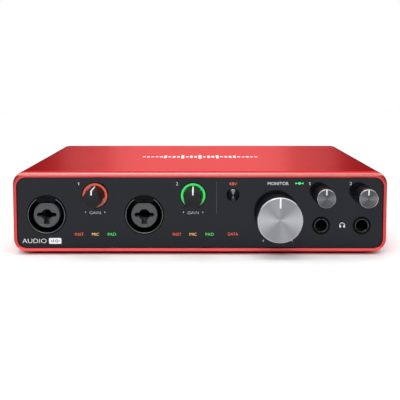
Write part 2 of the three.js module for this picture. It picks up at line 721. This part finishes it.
// The round sockets are solid here: their pin holes and ring slots are under 2 mm wide.
function addDinSockets() {
  dinPlaces.forEach((x, i) => {
    const z = dinZ;
    const bodyFront = rearBack - SEAT;
    const barrel = rod(x, z, DIN_RADIUS, bodyFront - 1, rearFace + DIN_PROUD);
    const body = bar(x, z, DIN_BODY_WIDTH, DIN_BODY_HEIGHT, bodyFront - CONNECTOR_DEPTH, bodyFront);
    add(`midi_socket_${i + 1}`, joined(barrel, body), materials.black);
  });
}

function addPhonoPair() {
  const x = column(PHONO_COLUMN);
  const front = rearFace + PHONO_PROUD;
  const bodyFront = rearBack - SEAT;
  const height = PHONO_PITCH + PHONO_BODY;
  const barrels = phonoHeights.map((z) => rod(x, z, PHONO_RADIUS, bodyFront - 1, front, FINE));
  const bores = phonoHeights.map((z) => rod(x, z, PHONO_BORE, front - PHONO_WELL, front + 1, FINE));
  const body = bar(x, phonoZ, PHONO_BODY, height, bodyFront - CONNECTOR_DEPTH, bodyFront);
  add('digital_phono_pair', cut(joined(body, ...barrels), ...bores), materials.black);
}

function addUsbPort() {
  const [x, z] = [column(USB_COLUMN), plugZ];
  const front = rearFace + USB_PROUD;
  const back = rearBack - CONNECTOR_DEPTH / 2;
  const corner = 0.48 * USB_HEIGHT;
  const [width, height] = [USB_WIDTH - 2 * USB_SHELL, USB_HEIGHT - 2 * USB_SHELL];
  const outer = roundedOutline(USB_WIDTH, USB_HEIGHT, corner);
  const inner = roundedOutline(width, height, corner - USB_SHELL);
  const shell = cut(slab(x, z, outer, back, front), slab(x, z, inner, back + 1, front + 1));
  const tongue = bar(x, z, 0.7 * USB_WIDTH, USB_TONGUE, back + 0.5, front - USB_TONGUE_RECESS);
  add('usb_c_port', joined(shell, tongue), materials.steel);
}

function addDcInlet() {
  const [x, z] = [column(DC_COLUMN), plugZ];
  const front = rearFace + DC_PROUD;
  const bodyFront = rearBack - SEAT;
  const shell = joined(
    rod(x, z, DC_RADIUS, bodyFront - 1, front, FINE),
    bar(x, z, DC_BODY, DC_BODY, bodyFront - CONNECTOR_DEPTH, bodyFront),
  );
  const well = rod(x, z, DC_BORE, front - DC_WELL, front + 1, FINE);
  add('dc_inlet', cut(shell, well), materials.black);
}

// The power switch at rest in its off position, its lower end pressed in.
function addPowerSwitch() {
  const [x, z] = [column(ROCKER_COLUMN), plugZ];
  const inner = [ROCKER_WIDTH + 2 * SLIDE, 2 * rockerSweep];
  const front = rearFace + BEZEL_PROUD;
  const flange = bar(x, z, bezelWidth, bezelHeight, rearFace + SEAT, front);
  const neck = [bezelWidth - BEZEL_RIM, bezelHeight - BEZEL_RIM];
  const barrel = bar(x, z, ...neck, rearFace - BEZEL_DEPTH, front);
  const room = bar(x, z, ...inner, rockerPivot - ROCKER_HALF, front + 1);
  add('power_switch_frame', cut(joined(flange, barrel), room), materials.black);

  const outline = [
    [ROCKER_VALLEY, 0],
    [ROCKER_NOSE, ROCKER_HALF],
    [-ROCKER_EDGE, ROCKER_HALF],
    [-ROCKER_TAIL, ROCKER_TAIL],
    [-ROCKER_TAIL, -ROCKER_TAIL],
    [-ROCKER_EDGE, -ROCKER_HALF],
    [ROCKER_NOSE, -ROCKER_HALF],
  ].map(([y, up]) => [
    rockerPivot + y * Math.cos(rockerLean) + up * Math.sin(rockerLean),
    z - y * Math.sin(rockerLean) + up * Math.cos(rockerLean),
  ]);
  add('power_rocker', sideways(outline, x - ROCKER_WIDTH / 2, x + ROCKER_WIDTH / 2), materials.black);
}

addCase();
addFeet();
addScrews();
addFrontPanel();
addCombos();
addGainControls();
addVolumeControls();
addPhantomButton();
addHeadphoneJacks();
addLightGuides();
addTray();
addBoards();
addRearPanel();
addLineJacks();
addDinSockets();
addPhonoPair();
addUsbPort();
addDcInlet();
addPowerSwitch();

export default group;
---
WHAT TO DO: Repeat the listing exactly, from its first line to its last.

EXERCISE RESPONSE:
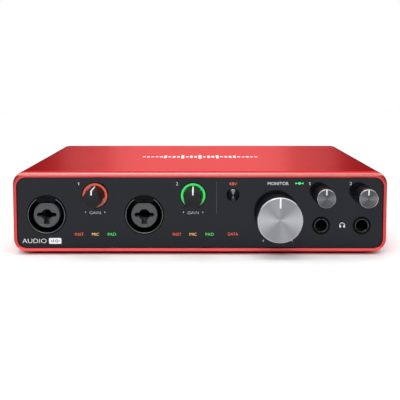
Write part 2 of the three.js module for this picture. It picks up at line 721. This part finishes it.
// The round sockets are solid here: their pin holes and ring slots are under 2 mm wide.
function addDinSockets() {
  dinPlaces.forEach((x, i) => {
    const z = dinZ;
    const bodyFront = rearBack - SEAT;
    const barrel = rod(x, z, DIN_RADIUS, bodyFront - 1, rearFace + DIN_PROUD);
    const body = bar(x, z, DIN_BODY_WIDTH, DIN_BODY_HEIGHT, bodyFront - CONNECTOR_DEPTH, bodyFront);
    add(`midi_socket_${i + 1}`, joined(barrel, body), materials.black);
  });
}

function addPhonoPair() {
  const x = column(PHONO_COLUMN);
  const front = rearFace + PHONO_PROUD;
  const bodyFront = rearBack - SEAT;
  const height = PHONO_PITCH + PHONO_BODY;
  const barrels = phonoHeights.map((z) => rod(x, z, PHONO_RADIUS, bodyFront - 1, front, FINE));
  const bores = phonoHeights.map((z) => rod(x, z, PHONO_BORE, front - PHONO_WELL, front + 1, FINE));
  const body = bar(x, phonoZ, PHONO_BODY, height, bodyFront - CONNECTOR_DEPTH, bodyFront);
  add('digital_phono_pair', cut(joined(body, ...barrels), ...bores), materials.black);
}

function addUsbPort() {
  const [x, z] = [column(USB_COLUMN), plugZ];
  const front = rearFace + USB_PROUD;
  const back = rearBack - CONNECTOR_DEPTH / 2;
  const corner = 0.48 * USB_HEIGHT;
  const [width, height] = [USB_WIDTH - 2 * USB_SHELL, USB_HEIGHT - 2 * USB_SHELL];
  const outer = roundedOutline(USB_WIDTH, USB_HEIGHT, corner);
  const inner = roundedOutline(width, height, corner - USB_SHELL);
  const shell = cut(slab(x, z, outer, back, front), slab(x, z, inner, back + 1, front + 1));
  const tongue = bar(x, z, 0.7 * USB_WIDTH, USB_TONGUE, back + 0.5, front - USB_TONGUE_RECESS);
  add('usb_c_port', joined(shell, tongue), materials.steel);
}

function addDcInlet() {
  const [x, z] = [column(DC_COLUMN), plugZ];
  const front = rearFace + DC_PROUD;
  const bodyFront = rearBack - SEAT;
  const shell = joined(
    rod(x, z, DC_RADIUS, bodyFront - 1, front, FINE),
    bar(x, z, DC_BODY, DC_BODY, bodyFront - CONNECTOR_DEPTH, bodyFront),
  );
  const well = rod(x, z, DC_BORE, front - DC_WELL, front + 1, FINE);
  add('dc_inlet', cut(shell, well), materials.black);
}

// The power switch at rest in its off position, its lower end pressed in.
function addPowerSwitch() {
  const [x, z] = [column(ROCKER_COLUMN), plugZ];
  const inner = [ROCKER_WIDTH + 2 * SLIDE, 2 * rockerSweep];
  const front = rearFace + BEZEL_PROUD;
  const flange = bar(x, z, bezelWidth, bezelHeight, rearFace + SEAT, front);
  const neck = [bezelWidth - BEZEL_RIM, bezelHeight - BEZEL_RIM];
  const barrel = bar(x, z, ...neck, rearFace - BEZEL_DEPTH, front);
  const room = bar(x, z, ...inner, rockerPivot - ROCKER_HALF, front + 1);
  add('power_switch_frame', cut(joined(flange, barrel), room), materials.black);

  const outline = [
    [ROCKER_VALLEY, 0],
    [ROCKER_NOSE, ROCKER_HALF],
    [-ROCKER_EDGE, ROCKER_HALF],
    [-ROCKER_TAIL, ROCKER_TAIL],
    [-ROCKER_TAIL, -ROCKER_TAIL],
    [-ROCKER_EDGE, -ROCKER_HALF],
    [ROCKER_NOSE, -ROCKER_HALF],
  ].map(([y, up]) => [
    rockerPivot + y * Math.cos(rockerLean) + up * Math.sin(rockerLean),
    z - y * Math.sin(rockerLean) + up * Math.cos(rockerLean),
  ]);
  add('power_rocker', sideways(outline, x - ROCKER_WIDTH / 2, x + ROCKER_WIDTH / 2), materials.black);
}

addCase();
addFeet();
addScrews();
addFrontPanel();
addCombos();
addGainControls();
addVolumeControls();
addPhantomButton();
addHeadphoneJacks();
addLightGuides();
addTray();
addBoards();
addRearPanel();
addLineJacks();
addDinSockets();
addPhonoPair();
addUsbPort();
addDcInlet();
addPowerSwitch();

export default group;